ところが、妻はあっけらかんとした様子で答えた。
「え?誰も私達だけで育てるなんて一言も言ってないじゃない。そりゃ、私達なんか子育てゼロ年生なんだから、ちゃんとプロの力を借りなきゃ。」
「ベビーシッターでも雇うの?」
「ううん、勿論シッターさんは最初に調べたんだけどね、毎日となるとシッターさんを確保するのが厳しくて…でも、住み込みで来てくれる良いサービスがあったのよ!ほら、このマンションでもたまに猫が二足歩行で買い物袋提げてたりベビーカー押してるの見かけるでしょう?あれ、『お手伝い猫』って言うんだけどあれなら住み込みでも来てくれるんだって!私もあなたも急に出張や残業が決まることがあるじゃない?住み込みだとその辺の心配も要らないし。何なら、あの猫さん達はちゃんと専門のトレーニングを受けて試験にも合格してんだし、私達よりも育児スキルは高そうよ。部屋もまだ1つ空いてるし、そこに住んでもらったら丁度いいわ。」
「…」
一瞬、妻は頭がおかしくなったのかと思った。僕だってメディア等で日本の労働人口減少を食い止める切り札として「お手伝いペット」なるものが誕生した事位はとうに知っている。…だけどさ、僕は正直ああいうサービスを利用している人を見て「犬猫なんかに子育てしてもらうってどうなの?我が子を動物に預ける…ってどういう神経してるの?」とあまり良い印象を抱かなかった。

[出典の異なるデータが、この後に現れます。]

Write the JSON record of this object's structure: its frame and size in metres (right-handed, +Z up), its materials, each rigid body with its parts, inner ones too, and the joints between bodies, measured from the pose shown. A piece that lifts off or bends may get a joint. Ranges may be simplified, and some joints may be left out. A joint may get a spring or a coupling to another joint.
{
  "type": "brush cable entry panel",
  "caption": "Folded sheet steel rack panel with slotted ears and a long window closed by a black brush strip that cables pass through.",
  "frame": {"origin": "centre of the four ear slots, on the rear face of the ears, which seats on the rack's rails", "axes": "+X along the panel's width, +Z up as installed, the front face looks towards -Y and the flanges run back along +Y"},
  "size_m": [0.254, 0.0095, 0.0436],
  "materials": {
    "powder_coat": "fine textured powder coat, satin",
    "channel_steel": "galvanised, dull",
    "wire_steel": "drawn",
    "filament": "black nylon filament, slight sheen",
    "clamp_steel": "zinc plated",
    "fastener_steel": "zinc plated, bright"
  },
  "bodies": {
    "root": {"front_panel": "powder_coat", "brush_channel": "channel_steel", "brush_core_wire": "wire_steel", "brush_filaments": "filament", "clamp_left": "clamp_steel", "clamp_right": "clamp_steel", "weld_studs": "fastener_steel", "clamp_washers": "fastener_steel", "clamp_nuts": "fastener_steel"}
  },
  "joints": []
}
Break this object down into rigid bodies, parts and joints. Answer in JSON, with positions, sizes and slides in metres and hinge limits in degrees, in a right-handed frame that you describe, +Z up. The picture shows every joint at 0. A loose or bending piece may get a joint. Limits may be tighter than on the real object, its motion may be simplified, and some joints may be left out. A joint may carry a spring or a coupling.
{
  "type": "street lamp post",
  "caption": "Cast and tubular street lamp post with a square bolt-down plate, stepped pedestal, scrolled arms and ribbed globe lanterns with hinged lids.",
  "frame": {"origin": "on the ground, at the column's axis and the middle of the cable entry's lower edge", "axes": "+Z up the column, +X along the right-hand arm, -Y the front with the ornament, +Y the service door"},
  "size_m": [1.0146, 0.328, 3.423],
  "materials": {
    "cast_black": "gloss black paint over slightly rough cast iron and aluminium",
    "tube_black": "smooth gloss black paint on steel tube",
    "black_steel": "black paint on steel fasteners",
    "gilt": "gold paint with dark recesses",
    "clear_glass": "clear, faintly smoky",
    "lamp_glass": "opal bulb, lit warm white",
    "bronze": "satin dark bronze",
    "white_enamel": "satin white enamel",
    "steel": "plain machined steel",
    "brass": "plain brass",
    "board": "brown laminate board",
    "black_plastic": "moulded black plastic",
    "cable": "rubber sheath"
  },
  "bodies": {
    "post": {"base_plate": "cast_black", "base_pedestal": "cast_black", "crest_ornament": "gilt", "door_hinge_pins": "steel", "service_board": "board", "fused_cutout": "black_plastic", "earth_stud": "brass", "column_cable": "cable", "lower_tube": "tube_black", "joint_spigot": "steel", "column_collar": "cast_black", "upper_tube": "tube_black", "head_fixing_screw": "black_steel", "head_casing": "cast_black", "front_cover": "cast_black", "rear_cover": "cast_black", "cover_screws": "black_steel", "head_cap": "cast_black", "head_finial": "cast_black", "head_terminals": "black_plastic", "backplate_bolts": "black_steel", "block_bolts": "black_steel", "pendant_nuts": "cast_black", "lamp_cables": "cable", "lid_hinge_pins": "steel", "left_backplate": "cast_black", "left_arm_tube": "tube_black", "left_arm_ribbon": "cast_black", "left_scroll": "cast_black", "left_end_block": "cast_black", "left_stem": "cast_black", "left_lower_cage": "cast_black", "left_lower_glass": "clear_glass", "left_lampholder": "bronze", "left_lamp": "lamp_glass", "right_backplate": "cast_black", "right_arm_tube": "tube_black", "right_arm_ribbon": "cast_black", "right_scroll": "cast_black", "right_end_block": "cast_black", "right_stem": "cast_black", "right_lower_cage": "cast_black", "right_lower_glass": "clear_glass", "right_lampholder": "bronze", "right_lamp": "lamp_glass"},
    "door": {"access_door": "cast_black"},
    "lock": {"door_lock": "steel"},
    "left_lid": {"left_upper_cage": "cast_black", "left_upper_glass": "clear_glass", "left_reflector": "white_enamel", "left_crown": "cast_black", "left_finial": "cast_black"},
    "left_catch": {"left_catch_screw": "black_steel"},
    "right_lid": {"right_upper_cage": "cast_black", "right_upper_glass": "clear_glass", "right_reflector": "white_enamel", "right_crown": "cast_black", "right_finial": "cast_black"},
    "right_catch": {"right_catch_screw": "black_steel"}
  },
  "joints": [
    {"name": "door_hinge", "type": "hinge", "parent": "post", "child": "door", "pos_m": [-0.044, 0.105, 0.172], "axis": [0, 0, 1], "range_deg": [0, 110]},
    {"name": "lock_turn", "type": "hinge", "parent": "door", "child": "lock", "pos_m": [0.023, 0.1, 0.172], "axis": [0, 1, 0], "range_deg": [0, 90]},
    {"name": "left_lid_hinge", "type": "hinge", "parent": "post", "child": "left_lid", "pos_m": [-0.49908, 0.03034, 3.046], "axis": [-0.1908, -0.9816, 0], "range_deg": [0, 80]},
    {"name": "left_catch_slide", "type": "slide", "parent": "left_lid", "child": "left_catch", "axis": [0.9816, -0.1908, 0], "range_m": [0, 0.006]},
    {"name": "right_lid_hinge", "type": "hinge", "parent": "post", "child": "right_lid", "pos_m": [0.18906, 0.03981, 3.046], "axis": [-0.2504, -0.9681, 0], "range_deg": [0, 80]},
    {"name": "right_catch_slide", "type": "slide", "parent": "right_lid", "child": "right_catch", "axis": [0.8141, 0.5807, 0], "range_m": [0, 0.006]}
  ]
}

「うん、僕もそういう猫は見た事あるよ。でも、やっぱり動物にお願いするっていうのは…」
僕がここまで口にした瞬間、妻の目付きが変わった。
「あなたって意外と古臭い考えだったのね。政府や大手企業だって全面的に普及を後押ししてるし、動物と関わることは子どもの情緒や脳の発達にもメリットが大きい…って実証されているのに。それでもああいうのが嫌なの?」
僕はヤバいと焦った。このままでは大好きな妻に嫌われてしまう!そんな事になったら、僕はもう生きてゆけない…
「いやいや、動物に安心して家事や育児の手伝いをお願い出来るなんて、良い世の中になったよね!って言いたかったんだよ。」
「やっぱりあなたもそう思う?」
妻の機嫌はすぐに直った。頭が良い割に、この辺は単純なのが救いだ。
「じゃあ早速、明日お手伝い猫の会社に問い合わせてみるわ。もちろん役場にも行ってくるわね。そうそう、次の休みにあの男の子が保護されている施設にあなたも一緒に行ってみない?まぁ、職員さんと一緒に柱の陰からそっと覗くだけなんだけどね…もし、ご破算になった時に子どもを無駄に傷つけてしまうから、審査や受け入れた態勢が十分整うまでは面会的なものは出来ないんだって。」
「わかった。予定空けとくからまた時間とか教えてね。」
「もちのろんよ。やっぱりあなたみたいに思考が柔軟な人と結婚して正解だったわ!」
僕は、味もよく分からないまま夕食を食べ終えた。今日の妻との会話は、仕事のトラブルで徹夜した時の3倍は疲れるものだった。
まあ、なるようになるだろう-僕は頭の中でいろいろ考えている内に眠りについた。